Melissa understood at once-when Hevert handed her a chart of the bones of the human body, she quickly pointed out the rib that was broken. Hevert studied the chart, knelt down and gently felt the ribs of the injured man with his fingers, counting… and as he concentrated, the splinter of rib dislodged from the man's lung and slid back into its proper place.

"He's bleeding more heavily!" Melissa said. "He'll drown in his own blood!"

But in moments Hevert had the bleeding under control. When Melissa said, "That's it. He's healing," he sat back on his heels, breathing heavily.

"Thank you, my lady," Hevert said. "You are as good as Lord Torio at pointing out injuries."

"She's better," said Torio. "She's had medical training I haven't. Thank you, Melissa. Hevert, you said you had another critical patient?"

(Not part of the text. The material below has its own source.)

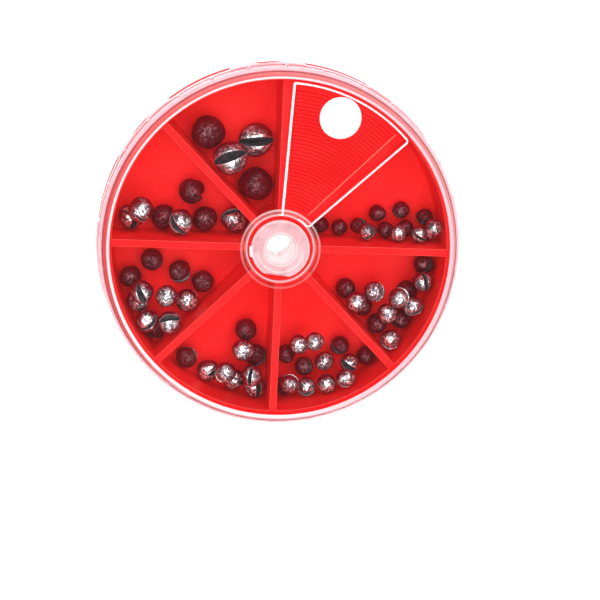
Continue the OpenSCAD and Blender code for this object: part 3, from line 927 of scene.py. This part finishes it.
def split_outline(dice):
    """Section of a ball of radius one: round outside, then down and up the two sides of its split."""
    half = math.radians(dice.uniform(10, 19))
    lip = dice.uniform(0.05, 0.12)
    root = dice.uniform(-0.2, 0.02)
    lean = dice.uniform(-0.12, 0.12)
    width = math.sin(half)
    height = math.cos(half)

    def side(way):
        return [(way * width * 0.985, height * 0.975), (way * width * 0.93, height * 0.9),
                (way * width * 0.5 + lean * 0.3, height * 0.5 + root * 0.4), (way * 0.05 + lean, root + 0.05)]

    turns = np.linspace(half + lip, math.tau - half - lip, ROUND_POINTS)
    outer = [(math.sin(a), math.cos(a)) for a in turns]
    return np.array(outer + side(-1) + [(lean, root - 0.02)] + side(1)[::-1])


def split_shot(name, lie, node, skin, shade, edge):
    """A dented ball of lead, split to past its middle; each section along the split is the same outline."""
    middle, radius, axis, mouth = lie
    dice = np.random.default_rng([ord(c) for c in name])
    outline = split_outline(dice)
    around = len(outline)
    along = -np.cos(np.linspace(0.05, math.pi - 0.05, LENGTH_ROWS))
    rows = [np.column_stack([np.full(around, x), outline * math.sqrt(1 - x * x)]) for x in along]
    local = dent(np.concatenate(rows), dice)
    side = np.cross(mouth, axis)
    points = middle + radius * (local[:, :1] * axis + local[:, 1:2] * side + local[:, 2:] * mouth)
    faces = row_faces(LENGTH_ROWS, around, False) + end_faces(LENGTH_ROWS, around)
    piece = lay_piece(name, points, faces, skin, "tray_body", node, sharp=50)
    piece.data.materials.append(shade)
    piece.data.materials.append(edge)
    first = ROUND_POINTS + 1
    last = around - 2
    for i in range(LENGTH_ROWS - 1):
        for j in range(first, last):
            piece.data.polygons[i * around + j].material_index = 1
        for j in (first - 2, first - 1, last, last + 1):
            piece.data.polygons[i * around + j].material_index = 2


def dent(points, dice):
    """Knocks dents and flats into a ball of radius one, never outward."""
    length = np.linalg.norm(points, axis=1)
    facing = points / np.maximum(length, 0.02)[:, None]
    push = np.zeros(len(points))
    for _ in range(DENTS):
        way = unit(dice.normal(size=3))
        width = dice.uniform(0.02, 0.14)
        push += dice.uniform(0.01, 0.085) * np.exp(-(1 - facing @ way) / width)
    for _ in range(RIPPLES):
        wave = dice.normal(size=3) * RIPPLE_TURNS
        push += RIPPLE_H * (1 + np.sin(facing @ wave + dice.uniform(0, 6)))
    keep = 1 - np.minimum(push, DENT_MOST) * np.clip(length, 0, 1)
    return points * keep[:, None]


# Shots whose middle is higher than this get painted light, and so do these ones lower down; the rest get
# painted shade
PAINTED_LIT_Z = 5.2
PAINTED_LIT_LOW = ("shot_a2", "shot_b1", "shot_b5", "shot_d2", "shot_d3", "shot_e10", "shot_e12")


def shots():
    """Every split shot, dented and split over its solid."""
    # Lit and shaded copies of one lead: painted light for shots high up, painted shade for those low down;
    # side colours are painted red reflection
    painted_lit = lead("lead rubbed", colour(138, 3, 38), colour(118, 102, 110), colour(242, 238, 240),
                  top_from=0.42, top_full=0.82, metal=0.8, rough=0.32)
    painted_shaded = lead("lead dull", colour(116, 4, 24), colour(84, 30, 38), colour(126, 88, 94),
                top_from=0.5, top_full=1.1, metal=0.5, rough=0.55)
    # Painted highlights along the lips of each lit shot's split
    edge = lead("lead split edge", colour(206, 196, 200), colour(206, 196, 200), colour(250, 248, 248),
                top_from=-0.4, top_full=0.6, metal=0.9, rough=0.4)
    shade = split_shade()
    for node in sorted(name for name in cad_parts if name.startswith("shot")):
        for k, part in enumerate(loose_parts(node)):
            name = f"lead_{node}" if node.startswith("shot_") else f"lead_{node}_{k + 1}"
            lie = shot_lie(*part)
            if node in PAINTED_LIT_LOW or lie[0][2] > PAINTED_LIT_Z:
                split_shot(name, lie, node, painted_lit, shade, edge)
            else:
                split_shot(name, lie, node, painted_shaded, shade, painted_shaded)


# The camera: where the hub stands in the photograph, how the box leans from it, and its distance
PHOTO_SIDE = 600
HUB_AT = (280.5, 249.3)
LEAN = Vector((0.078, -0.206, 0.9754)).normalized()
ROLL = math.radians(-2.638)
HUB_DISTANCE = 379.56
LENS = 120.0
SENSOR = 36.0


def camera():
    """A camera that sees the box as the photograph does."""
    pixels = LENS / SENSOR * PHOTO_SIDE
    level = (Vector((1, 0, 0)) - LEAN.x * LEAN).normalized()
    right = math.cos(ROLL) * level + math.sin(ROLL) * LEAN.cross(level)
    turned = Matrix((right, LEAN.cross(right), LEAN))
    across = (HUB_AT[0] - PHOTO_SIDE / 2) / pixels
    up = (PHOTO_SIDE / 2 - HUB_AT[1]) / pixels
    to_hub = Vector((across, up, -1)).normalized() * HUB_DISTANCE
    place = Vector((0, 0, LID_TOP)) - turned @ to_hub
    data = bpy.data.cameras.new("camera")
    data.lens = LENS
    data.sensor_width = SENSOR
    data.clip_end = 20
    eye = bpy.data.objects.new("camera", data)
    eye.matrix_world = Matrix.Translation(place * MM) @ turned.to_4x4()
    bpy.context.scene.collection.objects.link(eye)
    bpy.context.scene.camera = eye


def soft_light(name, place, size, power):
    """A round soft light at a place in metres, turned to the box."""
    data = bpy.data.lights.new(name, "AREA")
    data.shape = "DISK"
    data.size = size
    data.energy = power
    lamp = bpy.data.objects.new(name, data)
    lamp.location = place
    lamp.rotation_euler = Vector(place).to_track_quat("Z", "Y").to_euler()
    bpy.context.scene.collection.objects.link(lamp)


def studio():
    """A pale floor and soft light from above and around."""
    finish = Finish("floor pale", Roughness=0.9, Specular_IOR_Level=0.1, Emission_Strength=0.92)
    tone = finish.blend(finish.noise(0.004, detail=2.0), colour(250, 250, 250), colour(255, 255, 255))
    half = 3.0
    corners = [(-half, -half, 0), (half, -half, 0), (half, half, 0), (-half, half, 0)]
    mesh = bpy.data.meshes.new("floor")
    mesh.from_pydata(corners, [], [(0, 1, 2, 3)])
    mesh.materials.append(finish.feed(Base_Color=tone, Emission_Color=tone))
    floor = bpy.data.objects.new("floor", mesh)
    bpy.context.scene.collection.objects.link(floor)
    soft_light("key", (0.02, 0.02, 0.92), size=1.2, power=9.6)
    soft_light("glint", (-0.3, 0.42, 0.8), size=0.12, power=0.9)
    soft_light("fill", (0.3, 0.58, 0.6), size=0.4, power=1.5)
    soft_light("front", (-0.1, -0.7, 0.6), size=0.5, power=1.0)
    world = bpy.data.worlds.new("studio")
    world.use_nodes = True
    background = world.node_tree.nodes["Background"]
    background.inputs["Color"].default_value = (1, 0.99, 0.98, 1)
    background.inputs["Strength"].default_value = 0.28
    bpy.context.scene.world = world
    bpy.context.scene.view_settings.view_transform = "Standard"


camera()
studio()
tray()
lid()
window_ribs()
hub_pin()
shots()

"Not critical," replied the healer. "He'll live, but I don't know if I've done the right thing." He got up, and led them to another pallet where a man-hardly more than a boy-in an Aventine tunic lay. His right arm showed an ugly cut through the bicep. The bone had been sliced through, although it was already beginning to heal. Muscles and blood vessels were reunited-he would keep his arm.

Torio could say nothing; he was too powerfully reminded of discovering Decius with a similar wound-although to the thigh rather than the upper arm. In the empire, there had been nothing their best healers could do but amputate.

If only we had had such powers!

"Sorcery!" said Master Corus.

"He will have his arm," Hevert said, ignoring the comment, "but will it do him any good? Will it be paralyzed, my lord, my lady?"

Torio said, "Melissa, I can do the fine discernment to Read the nerves-but I have not had medical training you have. I cannot tell whether they have been reunited in the proper patterns."

Melissa looked to the two Master Readers. "Help me, please, Masters."

"Aid you in abetting Adept sorcery?" asked Master Amicus.

"This man is an Aventine citizen," Melissa answered. "Our own healers could not have saved his arm at all-I certainly could not have, and I am a skilled surgeon. Think of his whole life ahead. Will he be left with an unfeeling, unmoving, useless arm? I will do my best-but I am only a Reader in training. You are Master Readers. You can Read deeper into those fine nerves than either Torio or I could."

"Which is the true betrayal," Torio asked, picking up something of the turmoil in the two Master Readers' minds, "aiding a healer to restore an Aventine soldier to full function, or denying health to a man who might have served again to protect his country, and preventing his even working to his full capacity as a citizen?"

The Master Readers looked at one another, and nodded. "We will help."

Hevert had successfully united most of the major nerve fibers-the ones that had shown in the cut flesh. But there were others, not easily seen, that he had missed. When the Readers were finished, though, the boy on the pallet had an arm that would heal to full function, as good as it had ever been. Through it all, he remained in healing sleep. Torio wondered if he would ever know that he had a savage healer and at least one renegade Reader to thank for a healthy arm.